Für morgen hat Leonie mich zu einer Überraschung eingeladen. Für meine Eltern hab ich einen Artikel über Synästhesie von einer fancy Uni aus Amerika ausgedruckt, damit sie mir glauben und den Hausarrest aufheben. Ich wünschte, ich könnte das Nele erzählen.


Samstag

Leonie ist unglaublich. Sie hat eine Party für mich organisiert. Da waren nicht nur Leute aus der Schule sondern auch andere Synästhesisten, die sie über eine Facebook-Gruppe gefunden hat.

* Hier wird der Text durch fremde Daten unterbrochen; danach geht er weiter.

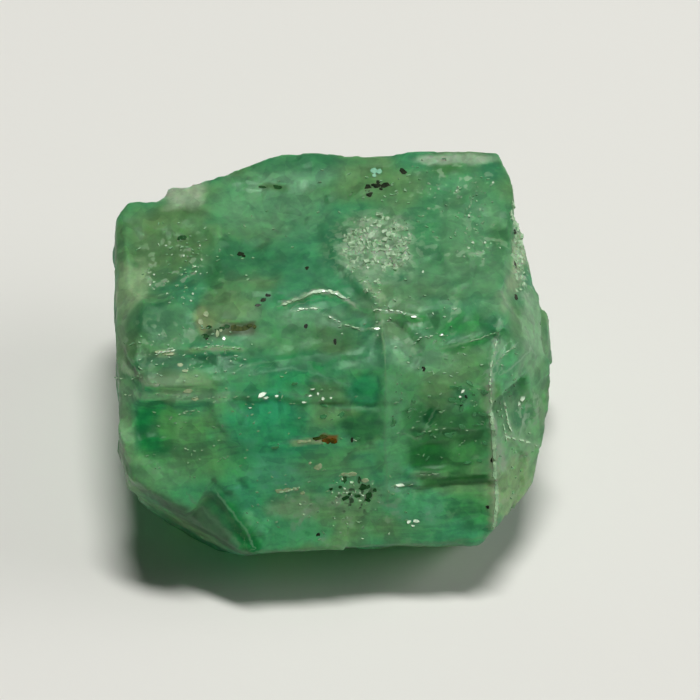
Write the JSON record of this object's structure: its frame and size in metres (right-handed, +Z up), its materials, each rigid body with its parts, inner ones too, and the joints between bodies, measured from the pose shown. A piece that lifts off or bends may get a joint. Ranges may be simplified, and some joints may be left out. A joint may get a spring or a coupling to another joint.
{
  "type": "raw emerald crystal",
  "caption": "Rough blocky emerald crystal, translucent green, with a sloped front, stepped ledges and chipped corners; it lies on a flat underside.",
  "frame": {"origin": "on the surface that the stone rests on, under the middle of its bounding box", "axes": "+X along the widest side, to the right as seen from the front; -Y towards the front, the side with the long slope; +Z up"},
  "size_m": [0.0146, 0.0134, 0.0083],
  "materials": {
    "emerald": "translucent green beryl, waxy to glassy broken faces with frosty patches, pale veils, green banding and dark mica flecks"
  },
  "bodies": {
    "root": {"emerald_crystal": "emerald"}
  },
  "joints": []
}
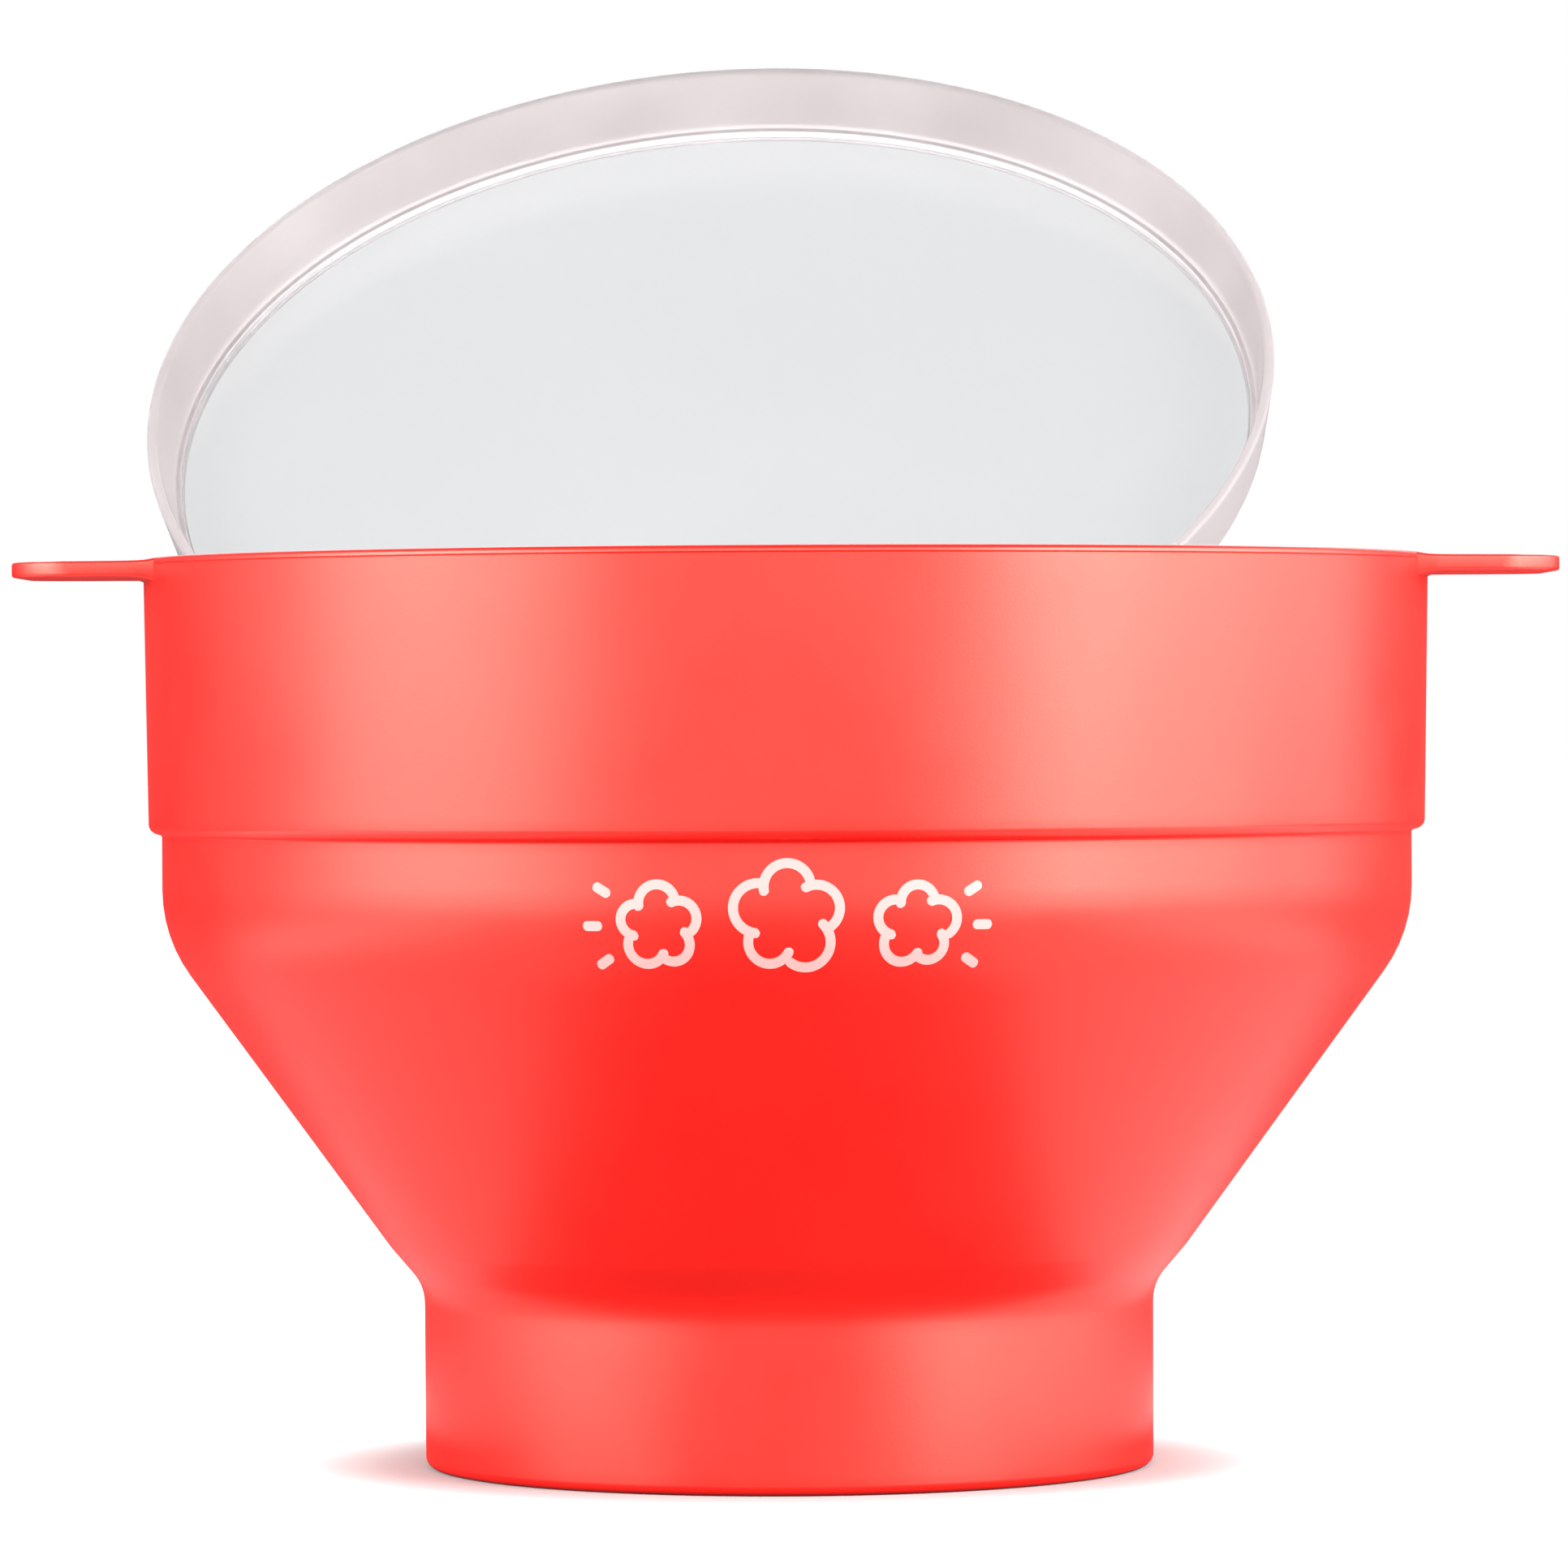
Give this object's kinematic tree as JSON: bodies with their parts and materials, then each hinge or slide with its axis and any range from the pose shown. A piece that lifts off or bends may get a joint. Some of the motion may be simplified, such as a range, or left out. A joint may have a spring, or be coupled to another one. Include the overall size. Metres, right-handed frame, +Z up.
{
  "type": "collapsible popcorn maker",
  "caption": "Soft collapsible popcorn bowl with a narrow base cup, cone-shaped folding wall, deep rim band, two flat side grips and a frosted lid leaning open behind it.",
  "frame": {"origin": "centre of the base cup's underside, on the surface that the bowl stands on", "axes": "+Z up along the bowl's axis, +X towards the right grip, +Y towards the back, where the open lid leans"},
  "size_m": [0.24, 0.3689, 0.2389],
  "materials": {
    "red_silicone": "satin moulded silicone",
    "frosted_silicone": "frosted translucent silicone",
    "clear_pane": "clear, slightly cloudy"
  },
  "bodies": {
    "base": {"base_floor": "red_silicone", "base_cup": "red_silicone"},
    "fold 1": {"fold_ring_1": "red_silicone"},
    "fold 2": {"fold_ring_2": "red_silicone"},
    "fold 3": {"fold_ring_3": "red_silicone"},
    "fold 4": {"fold_ring_4": "red_silicone"},
    "fold 5": {"fold_ring_5": "red_silicone"},
    "fold 6": {"fold_ring_6": "red_silicone"},
    "band": {"rim_band": "red_silicone", "grip_left": "red_silicone", "grip_right": "red_silicone"},
    "lid": {"lid_ring": "frosted_silicone", "lid_window": "clear_pane"}
  },
  "joints": [
    {"name": "collapse", "type": "slide", "parent": "base", "child": "band", "axis": [0, 0, -1], "range_m": [0, 0.08]},
    {"name": "fold 1 drop", "type": "slide", "parent": "base", "child": "fold 1", "axis": [0, 0, -1], "range_m": [0, 0.00266]},
    {"name": "fold 2 drop", "type": "slide", "parent": "base", "child": "fold 2", "axis": [0, 0, -1], "range_m": [0, 0.0121]},
    {"name": "fold 3 drop", "type": "slide", "parent": "base", "child": "fold 3", "axis": [0, 0, -1], "range_m": [0, 0.02674]},
    {"name": "fold 4 drop", "type": "slide", "parent": "base", "child": "fold 4", "axis": [0, 0, -1], "range_m": [0, 0.04354]},
    {"name": "fold 5 drop", "type": "slide", "parent": "base", "child": "fold 5", "axis": [0, 0, -1], "range_m": [0, 0.05994]},
    {"name": "fold 6 drop", "type": "slide", "parent": "base", "child": "fold 6", "axis": [0, 0, -1], "range_m": [0, 0.0713]},
    {"name": "lid close", "type": "hinge", "parent": "band", "child": "lid", "pos_m": [0, 0.09766, 0.12943], "axis": [0.996, 0.0615, 0.0646], "range_deg": [0, 142.8]}
  ],
  "couplings": [
    {"joint": "fold 1 drop", "follows": "collapse", "ratio": 0.027},
    {"joint": "fold 2 drop", "follows": "collapse", "ratio": 0.145},
    {"joint": "fold 3 drop", "follows": "collapse", "ratio": 0.328},
    {"joint": "fold 4 drop", "follows": "collapse", "ratio": 0.538},
    {"joint": "fold 5 drop", "follows": "collapse", "ratio": 0.743},
    {"joint": "fold 6 drop", "follows": "collapse", "ratio": 0.885}
  ]
}
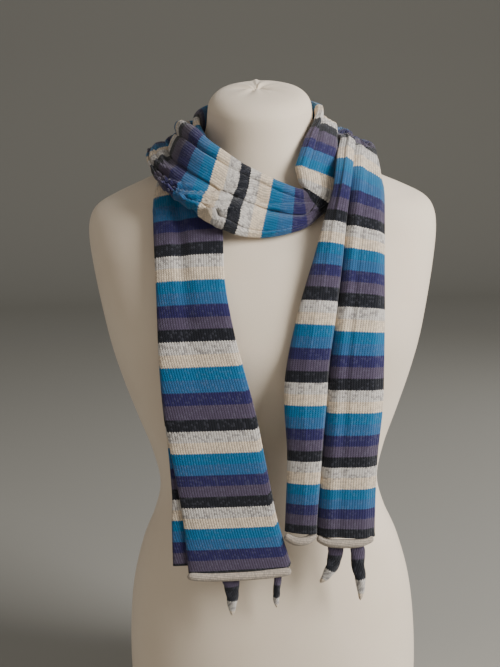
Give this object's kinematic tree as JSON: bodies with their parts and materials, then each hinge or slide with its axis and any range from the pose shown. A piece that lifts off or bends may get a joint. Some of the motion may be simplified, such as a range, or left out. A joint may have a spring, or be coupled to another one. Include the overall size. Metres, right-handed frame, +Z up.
{
  "type": "knitted shawl on a dress form",
  "caption": "Long striped alpaca shawl wound once round the neck of a limbless dress form, both tails hanging in folds over the chest.",
  "frame": {"origin": "centre of the dress form's flat base, under its neck", "axes": "+Z up; the front of the form faces -Y; +X to the right seen from the front"},
  "size_m": [0.386, 0.2712, 0.7285],
  "materials": {
    "form_jersey": "matt",
    "shawl_knit": "matt",
    "shawl_reverse": "matt"
  },
  "bodies": {
    "root": {"dress_form": "form_jersey", "left_tail": "shawl_knit", "nape_inner": "shawl_knit", "neck_right": "shawl_knit", "front_turn": "shawl_knit", "front_band": "shawl_knit", "band_left": "shawl_knit", "nape_outer": "shawl_knit", "right_tail": "shawl_knit", "hem_left_front": "shawl_reverse", "hem_right_inner": "shawl_reverse", "hem_right_outer": "shawl_reverse", "corner_left_a": "shawl_reverse", "corner_left_b": "shawl_reverse", "corner_right_a": "shawl_reverse", "corner_right_b": "shawl_reverse"}
  },
  "joints": []
}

Es gab Musik die speziell für uns komponiert ist und tolle Farben erzeugt. Und das allerschönste war, dass Nele da war. Leonie hat sie eingeladen und sie hat mir einen Cupcake gebacken, auf dem „sorry“ stand. Er hat wunderbar rund geschmeckt.
 

GerRey

Mitglied
Ehrlich gesagt, wollte ich den Text nicht lesen, weil mich die Wochentags-Blöcke optisch abstoßen. Man denkt, dass es sich um Notizen handelt. Aber der Titel befindet sich auf meiner Wellenlänge, und schon nach den ersten Zeilen war ich über die Leichtigkeit des Textes überrascht. Es liest sich einfach wunderbar! Wer braucht da noch Nele?
 

VeraL

Mitglied
Hallo GerRey,
vielen Dank für deinen positiven Kommentar. Ich verstehe, was du mit der Optik meinst. Ich dachte, dass zu einem Mädchen in diesem alter am besten ein Tagebucheintrag passt und da ist mir optisch nichts anderes eingefallen.